I utterly can not grasp the appeal. But if there is some number of people drawn to that kind of violence, I have to guess there must be one. Which makes me a bit contemptuous of the idea that we necessarily have to go to war with the whole of radical Islam (in a "War on Terror", or even specifically on ISIL) to prevent "them" from coming "here". "They" are somehow able to have "their" ideas take root here, and just like the Tsarnaevs were already here and carried out an act of terror, there's no particular war front that will make us completely safe from that possibility. Dylan and Klebold, James Holmes, Jared Loughner, and Adam Lanza had no specific ideological radicalization at all, and managed to do a lot of damage to human life.   Anders Brevik would have despised the ideology that produced a Douglas McAuthor McCain (such an American name!), but he was no different in mindset, only his adopted labels. And was a gutlessly selective mass killer of innocent young people.

I'm left thinking that humanity has an enormous hang-up where we find excellent reasons to kill one another, and hardly any good enough reasons to understand one another. And this isn't the first time I've thought that, either. It's not always the case. It's just often enough the case to be genuinely depressing.

3 comments:

ifthethunderdontgetya™³²®© said...

Dylan and Klebold, James Holmes, Jared Loughner, and Adam Lanza had no specific ideological radicalization at all, and managed to do a lot of damage to human life.

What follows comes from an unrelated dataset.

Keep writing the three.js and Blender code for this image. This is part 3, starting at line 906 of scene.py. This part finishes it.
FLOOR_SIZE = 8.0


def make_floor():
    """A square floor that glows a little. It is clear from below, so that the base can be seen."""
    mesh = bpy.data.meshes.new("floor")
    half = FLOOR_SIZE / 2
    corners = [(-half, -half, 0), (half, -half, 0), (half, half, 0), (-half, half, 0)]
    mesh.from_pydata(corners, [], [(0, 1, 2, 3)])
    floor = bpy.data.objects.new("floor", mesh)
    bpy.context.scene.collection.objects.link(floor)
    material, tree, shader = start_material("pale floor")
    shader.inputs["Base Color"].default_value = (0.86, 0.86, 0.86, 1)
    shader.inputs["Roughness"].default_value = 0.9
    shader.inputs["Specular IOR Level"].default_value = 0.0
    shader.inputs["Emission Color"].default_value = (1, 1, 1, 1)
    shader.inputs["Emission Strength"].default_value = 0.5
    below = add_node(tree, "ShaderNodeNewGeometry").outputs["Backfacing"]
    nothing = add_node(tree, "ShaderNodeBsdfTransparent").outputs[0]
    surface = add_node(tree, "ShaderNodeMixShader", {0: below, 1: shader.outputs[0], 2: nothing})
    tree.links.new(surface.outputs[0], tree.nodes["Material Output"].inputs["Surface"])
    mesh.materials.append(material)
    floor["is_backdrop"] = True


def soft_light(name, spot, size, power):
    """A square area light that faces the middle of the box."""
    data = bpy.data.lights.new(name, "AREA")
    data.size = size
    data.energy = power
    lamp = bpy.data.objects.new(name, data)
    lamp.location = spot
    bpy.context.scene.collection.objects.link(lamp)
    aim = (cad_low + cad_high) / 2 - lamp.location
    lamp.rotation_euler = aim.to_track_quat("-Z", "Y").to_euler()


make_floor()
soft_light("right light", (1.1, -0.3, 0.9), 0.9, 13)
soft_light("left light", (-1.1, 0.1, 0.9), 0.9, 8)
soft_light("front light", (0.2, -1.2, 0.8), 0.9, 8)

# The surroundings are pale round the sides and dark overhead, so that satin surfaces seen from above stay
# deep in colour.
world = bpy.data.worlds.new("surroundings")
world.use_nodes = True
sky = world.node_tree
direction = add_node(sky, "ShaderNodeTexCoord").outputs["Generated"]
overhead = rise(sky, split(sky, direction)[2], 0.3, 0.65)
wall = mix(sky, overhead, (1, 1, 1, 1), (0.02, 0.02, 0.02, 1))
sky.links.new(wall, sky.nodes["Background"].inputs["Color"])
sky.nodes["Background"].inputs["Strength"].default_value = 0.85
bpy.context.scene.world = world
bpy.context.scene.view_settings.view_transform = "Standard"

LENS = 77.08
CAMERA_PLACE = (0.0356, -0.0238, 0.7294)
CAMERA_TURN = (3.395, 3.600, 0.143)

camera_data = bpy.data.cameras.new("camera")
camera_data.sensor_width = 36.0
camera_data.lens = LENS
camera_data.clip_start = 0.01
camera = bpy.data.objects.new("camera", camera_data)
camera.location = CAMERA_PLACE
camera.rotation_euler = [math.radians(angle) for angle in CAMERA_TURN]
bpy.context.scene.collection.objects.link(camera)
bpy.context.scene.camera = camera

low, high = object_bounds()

Which is still no where close to the amount of damage done to human life by David Brooks, Charles Krauthammer, Fred Hiatt, AEI, and the politicians they support.
~

Vixen Strangely said...

True enough-instigators can have clean hands but even more poisoned minds. People whose very job lies in finding justification for violence is pretty much the very worst sort of person. Even the jihadi-come-latelies probably have a better sense of self than the "agitate at any cost" folks. A mofo like Bill Kristol has very clean hands, but has probably his ownself resulted in so many deaths. Grim to think about.

Formerly Amherst said...

Hi Vixen, to conflate some editorial writers with people who will literally slice off the heads of innocent people is outrageous.

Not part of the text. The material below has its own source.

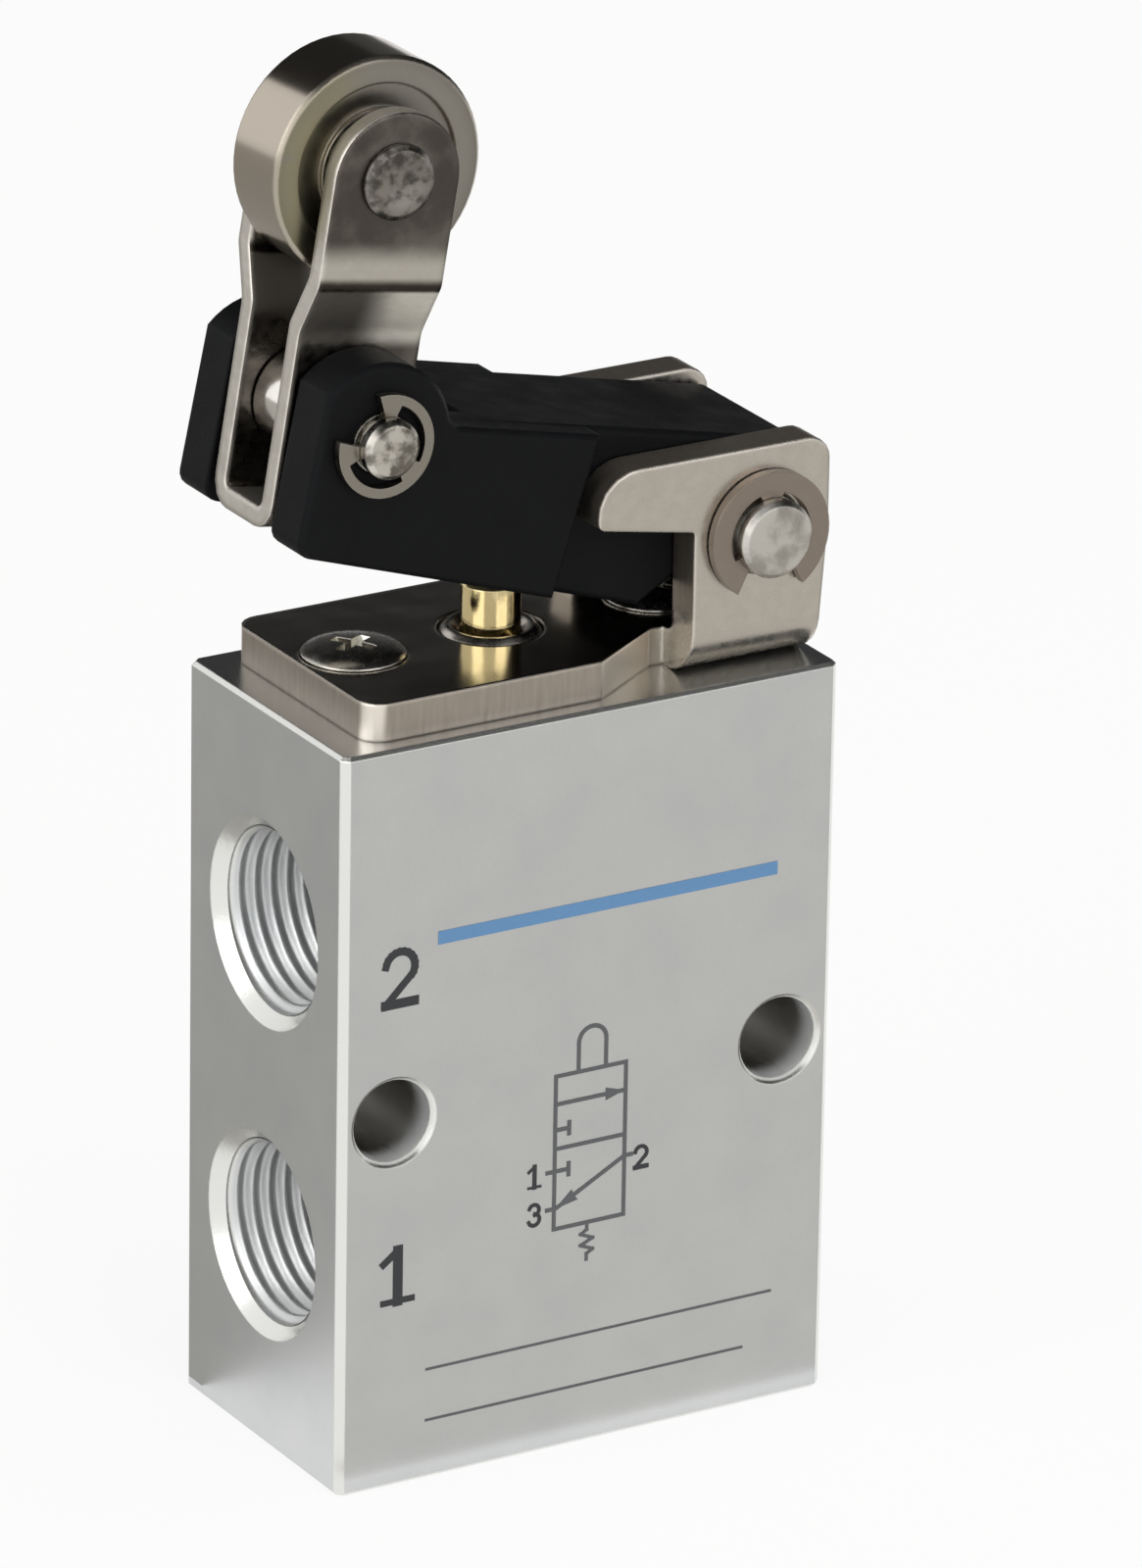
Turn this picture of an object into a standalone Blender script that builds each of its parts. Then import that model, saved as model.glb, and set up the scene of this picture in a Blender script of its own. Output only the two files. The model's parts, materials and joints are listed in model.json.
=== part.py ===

Victor Frankl said that we are not here to find pleasure or escape pain, but rather to find a meaning in our lives.

There is a huge need in human beings for meaning, and people will go to great lengths to find it. Climb Mt Everest; ride inner tubes over Niagara Falls; read through libraries. Etc.

In the United States meaning used to be part of being an American and usually a Christian. Over the years, a lot of incongruities collected, and after VietNam the rats ran out from underneath the rug.

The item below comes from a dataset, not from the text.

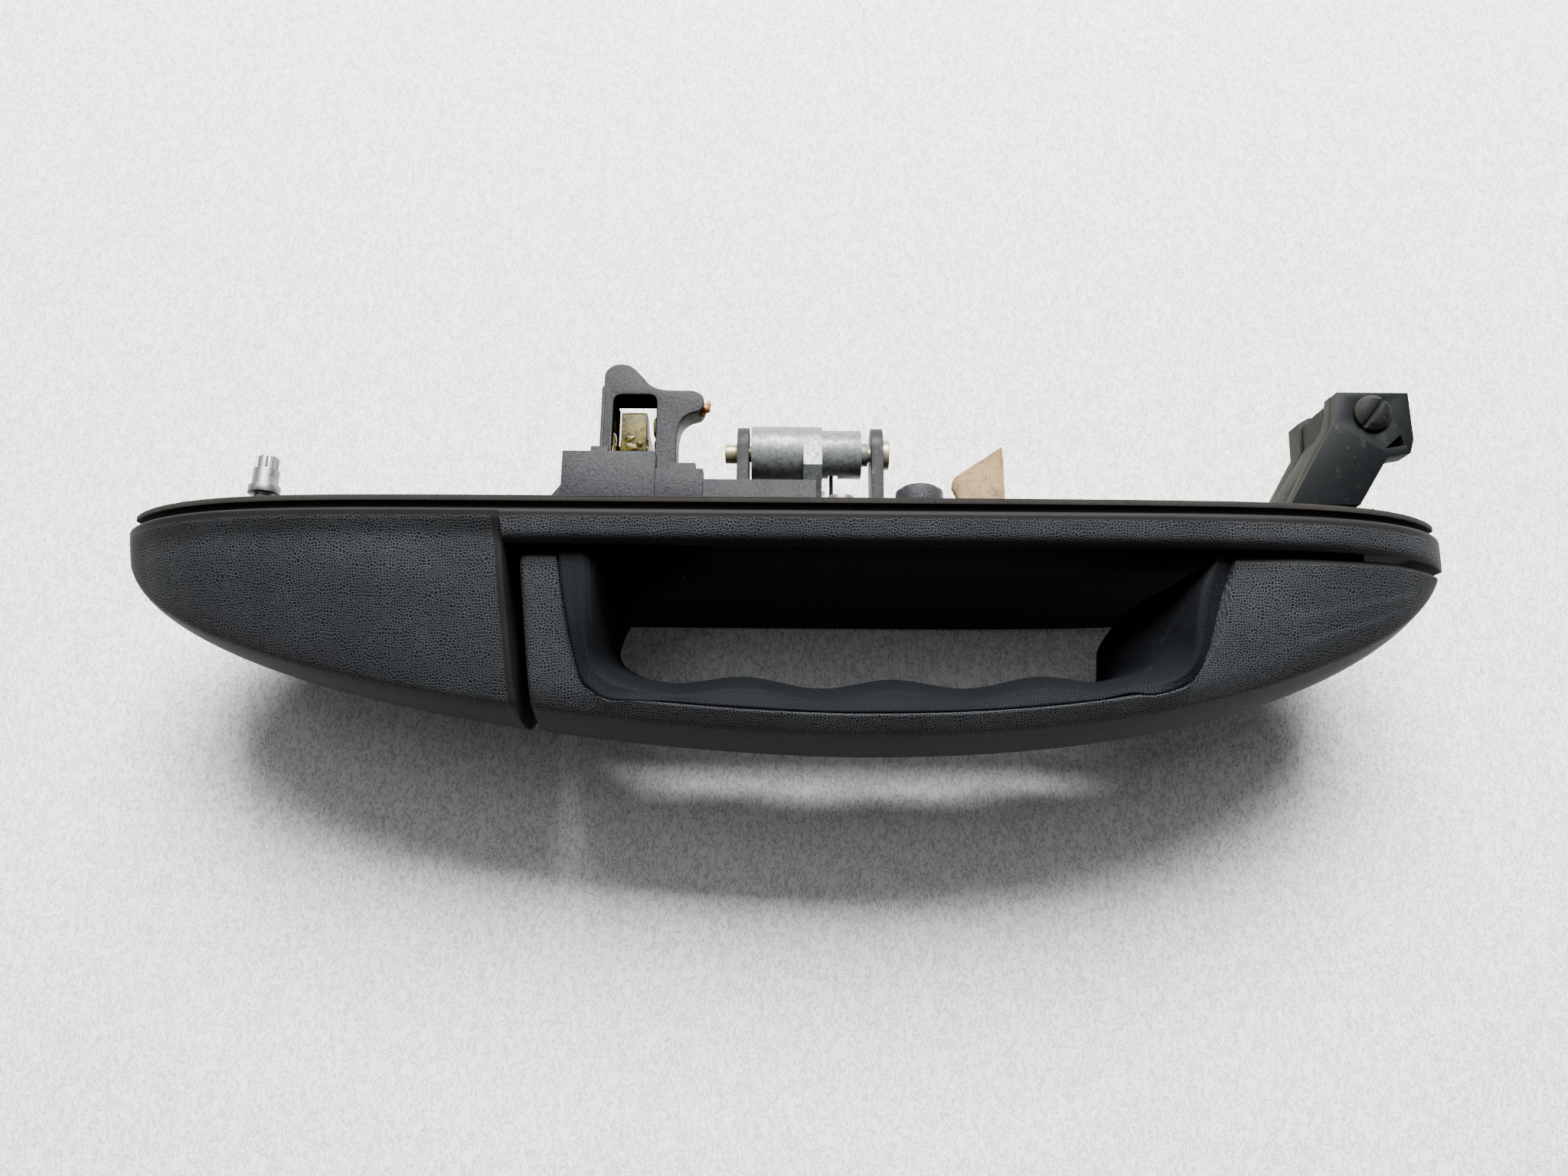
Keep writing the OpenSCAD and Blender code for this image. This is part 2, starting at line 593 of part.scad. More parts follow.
module mounting_stud() {
    color([0.7, 0.7, 0.7]) difference() {
        union() {
            rod_y(1.9, -12, 5.2, stud_x, stud_z);
            rod_y(2.8, 5.2, 6.6, stud_x, stud_z);
            rod_y(stud_r, 6.6, 9.8, stud_x, stud_z);
            rod_y(2, 9.8, 12.2, stud_x, stud_z);
        }
        // flutes of the star drive
        for (a = [0 : 60 : 300]) translate([stud_x + 2.25 * cos(a), 9.9, stud_z + 2.25 * sin(a)])
            rotate([-90, 0, 0]) cylinder(r = 0.6, h = 4, $fn = 24);
    }
}

module stud_insert() {
    color([0.7, 0.68, 0.55]) difference() {
        rod_y(3.4, -14, back_y + 0.6, stud_x, stud_z);
        rod_y(1.9, -15, 0, stud_x, stud_z);
    }
}

module fixing_boss() {
    color([0.1, 0.1, 0.11]) difference() {
        union() {
            rod_y(4.3, carrier_y, 5.3, boss_x, boss_z);
            rod_y(3.6, back_y, carrier_y, boss_x, boss_z);
            rod_y(3.3, 5.3, 6, boss_x, boss_z);
        }
        rod_y(boss_bore_r, -4, 7, boss_x, boss_z);
    }
}

module bumper(x, z) {
    rod_y(1.5, floor_y, back_y - 0.6, x, z);
    rod_y(2.2, -8.6, floor_y, x, z);
}

module free_end_bumper() {
    color([0.07, 0.07, 0.07]) bumper(bumper_places[0][0], bumper_places[0][1]);
}

module hinge_end_bumper() {
    color([0.07, 0.07, 0.07]) bumper(bumper_places[1][0], bumper_places[1][1]);
}

module label_tag() {
    color([0.8, 0.74, 0.62]) translate([0, 0, 12.7]) linear_extrude(0.4)
        polygon([[31.6, back_y], [28.7, 6.2], [37.6, 12], [38.6, 10.8], [38.4, back_y]]);
}

base_bezel();
door_gasket();
handle_shell();
handle_grip();
hook_leg();
hook_screws();
pivot_arm();
arm_screws();
pivot_bush();
pivot_bracket();
pivot_pin();
bracket_screws();
guide_carrier();
carrier_screws();
crank_bracket();
bracket_rivets();
crank_pin();
bell_crank();
counterweight();
return_spring();
rod_clip();
mounting_stud();
stud_insert();
fixing_boss();
free_end_bumper();
hinge_end_bumper();
label_tag();
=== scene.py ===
"""Exterior pull handle of a car door: shells, mechanism, materials, light and camera
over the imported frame. Shapes are worked out in millimetres and scaled when a mesh is made.
+X runs to the hinge end, +Y into the door, +Z up."""
import math
import random

import bmesh
import bpy
import numpy as np
from mathutils import Matrix, Vector


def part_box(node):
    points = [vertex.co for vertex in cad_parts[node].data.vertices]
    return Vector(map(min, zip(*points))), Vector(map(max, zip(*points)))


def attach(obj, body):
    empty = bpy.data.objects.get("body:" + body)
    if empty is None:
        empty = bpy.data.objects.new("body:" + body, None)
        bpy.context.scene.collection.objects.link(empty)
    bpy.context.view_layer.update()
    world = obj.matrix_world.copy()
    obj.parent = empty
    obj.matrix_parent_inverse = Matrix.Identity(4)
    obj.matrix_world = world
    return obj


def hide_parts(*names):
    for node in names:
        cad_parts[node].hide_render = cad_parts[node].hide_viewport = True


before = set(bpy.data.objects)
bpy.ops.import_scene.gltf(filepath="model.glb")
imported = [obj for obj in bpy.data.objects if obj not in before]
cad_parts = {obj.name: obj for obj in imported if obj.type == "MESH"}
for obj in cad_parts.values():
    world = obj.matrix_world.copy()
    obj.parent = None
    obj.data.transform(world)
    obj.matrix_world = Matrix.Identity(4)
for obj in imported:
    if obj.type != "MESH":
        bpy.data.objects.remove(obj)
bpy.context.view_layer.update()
MM = 0.001      # one millimetre in metres

# the camera, fitted to the photograph
CAMERA_ELEVATION, CAMERA_ROLL = 76.3, 0.45      # degrees
CAMERA_PLACE = (0, -0.0609, 0.2035)             # metres
CAMERA_LENS, CAMERA_SENSOR = 26.37, 36          # millimetres


# ---------------------------------------------------------------- camera and light
def look_camera():
    """The camera stands over the strap's front and looks steeply down on it."""
    elevation, roll = math.radians(CAMERA_ELEVATION), math.radians(CAMERA_ROLL)
    view = Vector((0, math.cos(elevation), -math.sin(elevation)))
    across = Vector((1, 0, 0))
    above = Vector((0, math.sin(elevation), math.cos(elevation)))
    right = across * math.cos(roll) + above * math.sin(roll)
    top = above * math.cos(roll) - across * math.sin(roll)
    data = bpy.data.cameras.new("camera")
    data.sensor_width = CAMERA_SENSOR
    data.lens = CAMERA_LENS
    data.clip_start, data.clip_end = 0.01, 20
    camera = bpy.data.objects.new("camera", data)
    bpy.context.collection.objects.link(camera)
    turn = Matrix((right, top, -view)).transposed().to_4x4()
    camera.matrix_world = Matrix.Translation(CAMERA_PLACE) @ turn
    bpy.context.scene.camera = camera


def soft_light(name, place, size, power, colour):
    """A rectangular lamp that shines on the part."""
    data = bpy.data.lights.new(name, "AREA")
    data.shape = "RECTANGLE"
    data.size, data.size_y = size
    data.energy = power
    data.color = colour
    lamp = bpy.data.objects.new(name, data)
    bpy.context.collection.objects.link(lamp)
    lamp.location = place
    lamp.rotation_mode = "QUATERNION"
    lamp.rotation_quaternion = (-Vector(place)).to_track_quat("-Z", "Y")


def studio():
    """A broad light from behind throws the soft shadow to the front; a weak one and a dim sky fill it."""
    world = bpy.data.worlds.new("studio")
    bpy.context.scene.world = world
    world.use_nodes = True
    sky = world.node_tree.nodes["Background"]
    sky.inputs["Color"].default_value = (0.93, 0.96, 1.0, 1)
    sky.inputs["Strength"].default_value = 0.13
    soft_light("light_behind", (0.04, 0.70, 0.72), (0.78, 0.46), 67, (1, 0.99, 0.97))
    soft_light("light_above", (-0.2, 0.45, 1.2), (0.9, 0.9), 4, (0.97, 0.985, 1))


# ---------------------------------------------------------------- shape helpers
def clamp01(t):
    """t held between 0 and 1."""
    return min(1.0, max(0.0, t))


def mix(a, b, t):
    """From a at t = 0 to b at t = 1."""
    return a + (b - a) * t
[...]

We begin a period of deconstructing the meaning that America once held. In World War II, men went into battle with certainty about the justification of their cause.

Frankl said that what a person needed to do was find something worth living and dying for. And earlier generations knew what that was.

The deconstruction began to disarm all the principles that previously had given meaning to the lives of Americans. Unfortunately, as is often the case, the deconstruction did not stop with righting the wrongs and correcting misperceptions, but became a new engine of possibilities uncovering greater levels of misdeeds even when now the deconstruction was arguable.

Human beings always go too far, and when you get to the point that you begin to weaken your country's eggregore and create entropy where once there was purpose, you begin to make the country vulnerable in many different ways.

These 300 ISIS members who carry American passports are the result of people looking for meaning in their lives, something worth living and dying for, and now our intellectual class has spent 30 or 40 years deconstructing our views of religion, our views of Western philosophy, our views of Western literature, and replaced them with an effete ambiguity. Nothing to believe in, nothing to stiffen the spine, no meaning to be found. Just insipid, faux outrage and ill-constructed perceptions of life.

So we have actually now started to strengthen the eggregore of our enemies by allowing our own to be deflated. In a peaceful world this may have been possible. Now it may lead to our destruction.

In the Mafia the high point of life is for some Italian to "be made." "Get straightened out." "Get his button." Now he's a made guy, a wise guy. He knows who he is and what family he represents. Of course he has to kill somebody, but that is a small price to pay for being an agent of the full power and strength of his Mafia family.

In the Bloods and the Crips it's blood in and blood out. And whereas in the mafia the young hit man had to kill someone for a purpose (someone was going to rat or someone was behind on the vig...), in the Bloods and the Crips sometimes you've got to do a drive-by. You just drive around and kill some total stranger. Now you have meaning. You're part of a family. You know who you are and other people know who you are.

In the Hell's Angels, the Outlaws, Pagans, Banditos, you go thought literal hell to get your patch. A fully patched-in member of an outlaw motorcycle gang has gone through crap most of us cannot believe. He now has an identity. You have to kill him to take that patch off his back. He will live and die for that patch. And if it requires him to kill a bunch of guys it's worth it.

So you can see we have examples in the US that help us understand these young, disaffected men living in a world where the purpose of being an American has been deconstructed. The US has become very weak in many ways.

We would be wise to stop short of destroying the United States and further empowering our enemies.